[Scripts that build objects]
+++

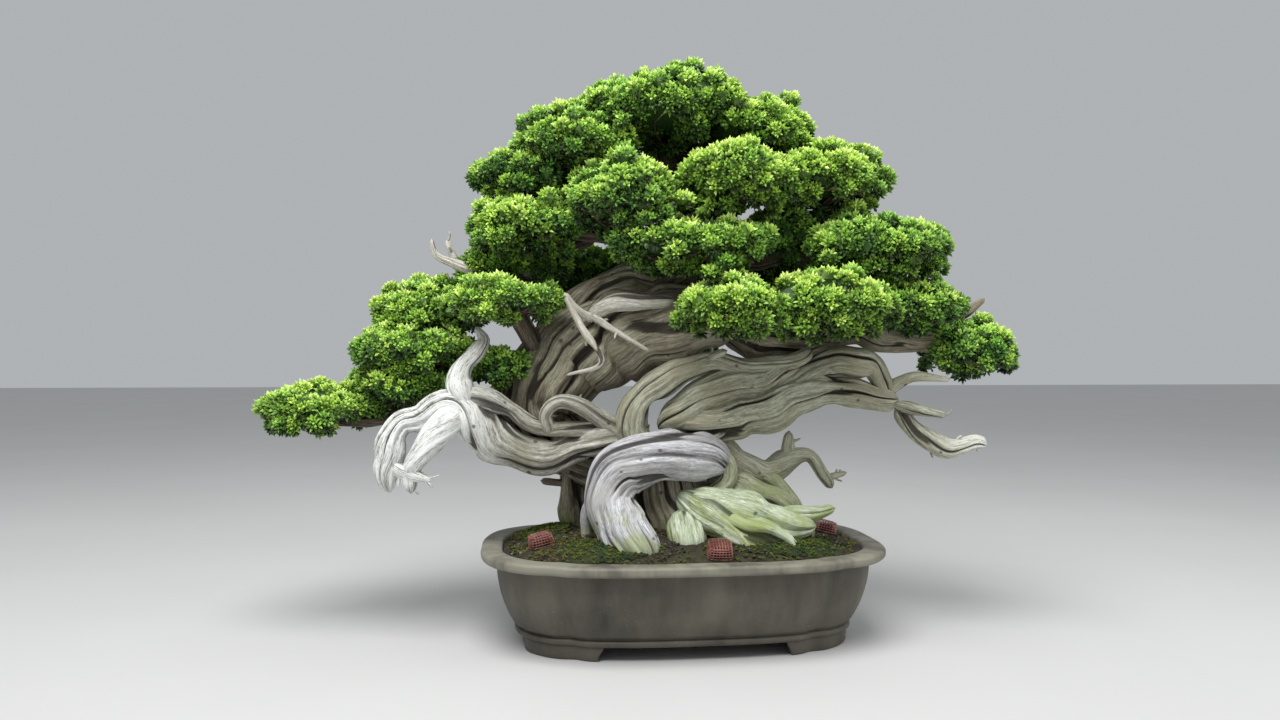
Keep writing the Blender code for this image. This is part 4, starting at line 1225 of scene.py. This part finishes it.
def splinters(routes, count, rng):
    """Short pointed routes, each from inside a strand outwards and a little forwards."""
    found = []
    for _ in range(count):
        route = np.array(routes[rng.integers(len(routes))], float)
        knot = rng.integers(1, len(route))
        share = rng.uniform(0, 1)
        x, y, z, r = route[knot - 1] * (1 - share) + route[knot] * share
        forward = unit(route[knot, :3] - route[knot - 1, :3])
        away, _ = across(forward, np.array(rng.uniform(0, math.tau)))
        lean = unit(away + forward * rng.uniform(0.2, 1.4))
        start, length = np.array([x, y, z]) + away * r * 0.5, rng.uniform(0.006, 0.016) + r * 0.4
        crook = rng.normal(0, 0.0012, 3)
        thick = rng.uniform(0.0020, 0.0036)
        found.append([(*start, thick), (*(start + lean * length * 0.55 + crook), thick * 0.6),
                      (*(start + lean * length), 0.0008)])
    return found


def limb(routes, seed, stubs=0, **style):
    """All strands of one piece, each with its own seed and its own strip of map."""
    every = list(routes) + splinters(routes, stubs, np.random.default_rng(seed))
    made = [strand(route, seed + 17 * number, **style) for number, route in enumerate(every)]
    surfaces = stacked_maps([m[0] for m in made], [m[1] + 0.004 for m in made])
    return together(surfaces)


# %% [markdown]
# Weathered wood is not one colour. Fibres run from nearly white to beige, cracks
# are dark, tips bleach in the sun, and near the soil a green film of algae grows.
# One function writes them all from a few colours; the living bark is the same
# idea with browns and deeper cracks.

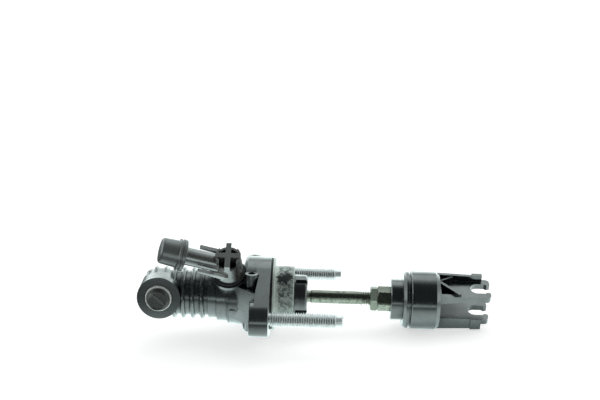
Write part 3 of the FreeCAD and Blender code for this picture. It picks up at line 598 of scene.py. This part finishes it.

+++

What the task requires:
Each line of the listing should be echoed back exactly.

Exercise solution:
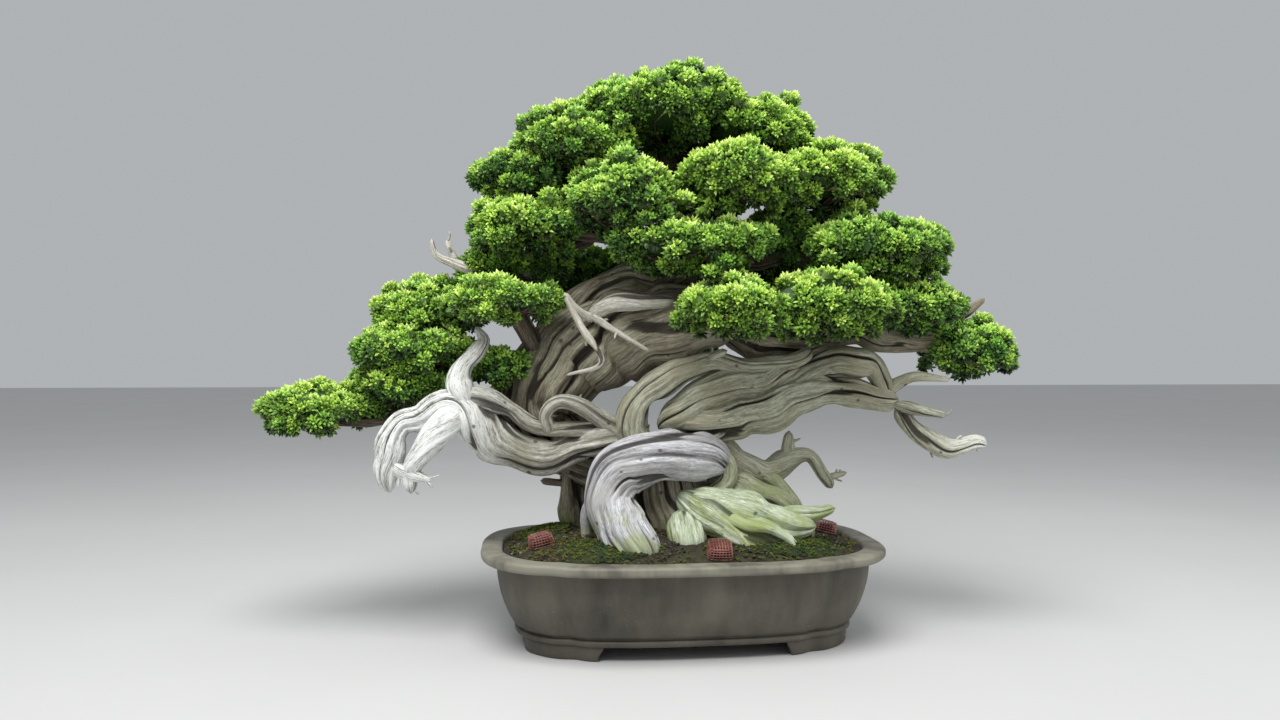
Keep writing the Blender code for this image. This is part 4, starting at line 1225 of scene.py. This part finishes it.
def splinters(routes, count, rng):
    """Short pointed routes, each from inside a strand outwards and a little forwards."""
    found = []
    for _ in range(count):
        route = np.array(routes[rng.integers(len(routes))], float)
        knot = rng.integers(1, len(route))
        share = rng.uniform(0, 1)
        x, y, z, r = route[knot - 1] * (1 - share) + route[knot] * share
        forward = unit(route[knot, :3] - route[knot - 1, :3])
        away, _ = across(forward, np.array(rng.uniform(0, math.tau)))
        lean = unit(away + forward * rng.uniform(0.2, 1.4))
        start, length = np.array([x, y, z]) + away * r * 0.5, rng.uniform(0.006, 0.016) + r * 0.4
        crook = rng.normal(0, 0.0012, 3)
        thick = rng.uniform(0.0020, 0.0036)
        found.append([(*start, thick), (*(start + lean * length * 0.55 + crook), thick * 0.6),
                      (*(start + lean * length), 0.0008)])
    return found


def limb(routes, seed, stubs=0, **style):
    """All strands of one piece, each with its own seed and its own strip of map."""
    every = list(routes) + splinters(routes, stubs, np.random.default_rng(seed))
    made = [strand(route, seed + 17 * number, **style) for number, route in enumerate(every)]
    surfaces = stacked_maps([m[0] for m in made], [m[1] + 0.004 for m in made])
    return together(surfaces)


# %% [markdown]
# Weathered wood is not one colour. Fibres run from nearly white to beige, cracks
# are dark, tips bleach in the sun, and near the soil a green film of algae grows.
# One function writes them all from a few colours; the living bark is the same
# idea with browns and deeper cracks.

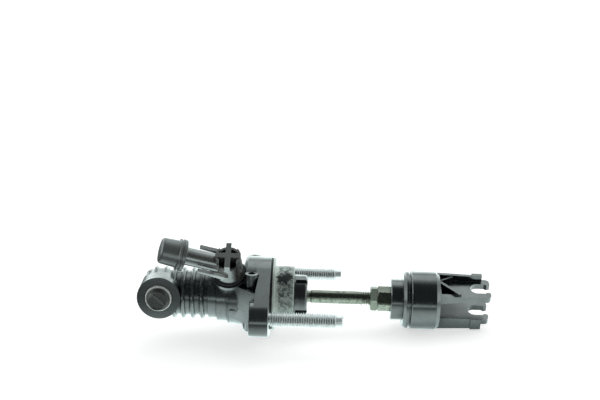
Write part 3 of the FreeCAD and Blender code for this picture. It picks up at line 598 of scene.py. This part finishes it.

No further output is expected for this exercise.